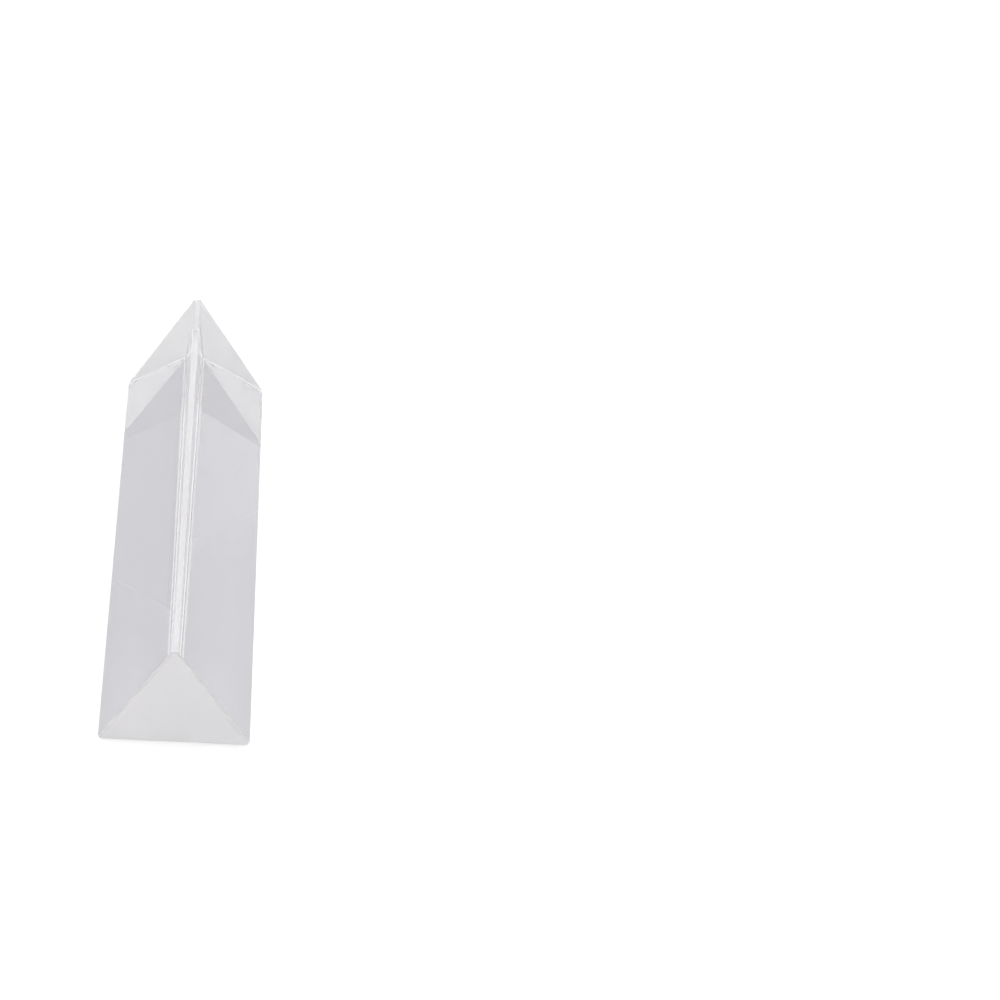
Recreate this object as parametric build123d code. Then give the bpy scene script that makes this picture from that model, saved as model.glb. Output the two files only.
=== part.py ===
from build123d import *
from math import atan, degrees, radians, sin
import os

# Triangular glass prism. It is one block of optical crown glass, sawn, ground and
# polished, lying on one of its three side faces with the opposite edge up as a ridge.
# Millimetres. +Z is up and +Y runs along the block.
# The origin is under the middle of the block, on the face that it rests on.

# Driving dimensions
LENGTH = 100.0         # between the two ground end faces
BASE_WIDTH = 30.0      # resting face, between its sharp edges before bevelling
SHARP_HEIGHT = 27.5    # resting face to the sharp ridge before bevelling
RIDGE_OFFSET = -0.65   # the ridge stands this far to the left of the middle of the base
RIDGE_FLAT = 1.3       # width of the flat ground along the ridge
FOOT_FLAT = 0.77       # width of the flat ground along each of the two bottom edges
END_FLAT = 0.5         # width of the narrow flat ground round each end face

# Angles of the section, worked out from the driving dimensions
HALF_BASE = BASE_WIDTH / 2.0
LEFT_ANGLE = degrees(atan(SHARP_HEIGHT / (HALF_BASE + RIDGE_OFFSET)))
RIGHT_ANGLE = degrees(atan(SHARP_HEIGHT / (HALF_BASE - RIDGE_OFFSET)))
RIDGE_ANGLE = 180.0 - LEFT_ANGLE - RIGHT_ANGLE
END_ANGLE = 90.0


def setback(flat_width, edge_angle):
    """How far from a sharp edge a flat of this width starts, on both of its faces."""
    return flat_width / (2.0 * sin(radians(edge_angle / 2.0)))


def sharp_section():
    """The triangle of the three side faces, standing on its base."""
    foot_left = (-HALF_BASE, 0.0)
    foot_right = (HALF_BASE, 0.0)
    ridge = (RIDGE_OFFSET, SHARP_HEIGHT)
    return Plane.XZ * Polygon(foot_left, foot_right, ridge, align=None)


def sawn_block():
    """The section drawn out both ways to the full length, with every edge still sharp."""
    return extrude(sharp_section(), amount=LENGTH / 2.0, both=True)


def bevel_long_edges(block):
    """Grind the two feet and the ridge. From left to right they are the three long edges."""
    left_foot = block.edges().filter_by(Axis.Y).sort_by(Axis.X)[0]
    block = chamfer(left_foot, length=setback(FOOT_FLAT, LEFT_ANGLE))
    right_foot = block.edges().filter_by(Axis.Y).sort_by(Axis.X)[-1]
    block = chamfer(right_foot, length=setback(FOOT_FLAT, RIGHT_ANGLE))
    ridge = block.edges().filter_by(Axis.Y).sort_by(Axis.Z)[-1]
    return chamfer(ridge, length=setback(RIDGE_FLAT, RIDGE_ANGLE))


def bevel_end_edges(block):
    """Grind a narrow flat round both end faces, across the ends of the long flats too."""
    end_faces = block.faces().filter_by(Axis.Y)
    return chamfer(end_faces.edges(), length=setback(END_FLAT, END_ANGLE))


def make_prism():
    block = sawn_block()
    block = bevel_long_edges(block)
    return bevel_end_edges(block)


prism = make_prism()
prism.label = "prism"

os.makedirs("parts", exist_ok=True)
export_step(prism, "parts/prism.step")

box = prism.bounding_box()
print(f"angles: left {LEFT_ANGLE:.1f}, right {RIGHT_ANGLE:.1f}, ridge {RIDGE_ANGLE:.1f} degrees")
print(f"prism {box.size.X:.2f} x {box.size.Y:.2f} x {box.size.Z:.2f} mm, from z {box.min.Z:.3f}")
print(f"volume {prism.volume / 1000.0:.2f} cm3, {len(prism.faces())} faces")
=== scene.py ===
# %% [markdown]
# # A triangular glass prism
# The object is one block of clear optical glass. It is sawn to a triangle, its three long
# sides are polished, and its two ends and all its edges are only ground. Glass shows little
# colour of its own, so the look comes from three things: exact flat faces, the finishes that
# meet along the edges, and a studio that gives the faces something to bend and mirror.
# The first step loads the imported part. It is a fixed frame that says where the glass is.

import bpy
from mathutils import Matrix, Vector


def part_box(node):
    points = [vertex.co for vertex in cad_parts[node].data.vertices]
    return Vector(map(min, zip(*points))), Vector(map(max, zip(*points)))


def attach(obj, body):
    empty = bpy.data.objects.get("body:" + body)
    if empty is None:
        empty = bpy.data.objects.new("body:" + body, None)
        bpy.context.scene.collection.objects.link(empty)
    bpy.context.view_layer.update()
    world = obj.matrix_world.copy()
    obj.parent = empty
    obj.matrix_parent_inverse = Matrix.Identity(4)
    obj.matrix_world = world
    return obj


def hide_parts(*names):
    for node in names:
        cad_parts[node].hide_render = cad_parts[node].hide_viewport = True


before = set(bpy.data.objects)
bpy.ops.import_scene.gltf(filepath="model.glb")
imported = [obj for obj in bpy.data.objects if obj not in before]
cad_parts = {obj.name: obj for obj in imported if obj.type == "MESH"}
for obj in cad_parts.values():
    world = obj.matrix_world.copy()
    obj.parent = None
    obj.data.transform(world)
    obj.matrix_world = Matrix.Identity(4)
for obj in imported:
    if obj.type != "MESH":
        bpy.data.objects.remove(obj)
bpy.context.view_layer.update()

# %% [markdown]
# ## Sizes
# A prism is described by a few numbers: its length, the width and the height of its sharp
# triangle, and the width of each narrow flat that is ground along its edges. The length is
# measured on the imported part. The sharp triangle can't be measured there, because its edges
# are ground away, so its sizes are written here in millimetres, with the flats. The ridge
# stands a little to the left of the middle, as it does on a prism cut and polished by hand.

# %% Name the sizes
MM = 0.001
BASE_WIDTH = 30.0 * MM
SHARP_HEIGHT = 27.5 * MM
RIDGE_OFFSET = -0.65 * MM
RIDGE_FLAT = 1.3 * MM
FOOT_FLAT = 0.77 * MM
END_FLAT = 0.5 * MM

block_low, block_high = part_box("prism")
length = block_high.y - block_low.y
print(f"block: {length / MM:.1f} mm long, {block_high.z / MM:.2f} mm high")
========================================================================
### GOAL OF THE EXERCISE
State how many lines of the data include the word "objects", with nothing else.

### EXERCISE RESULT
6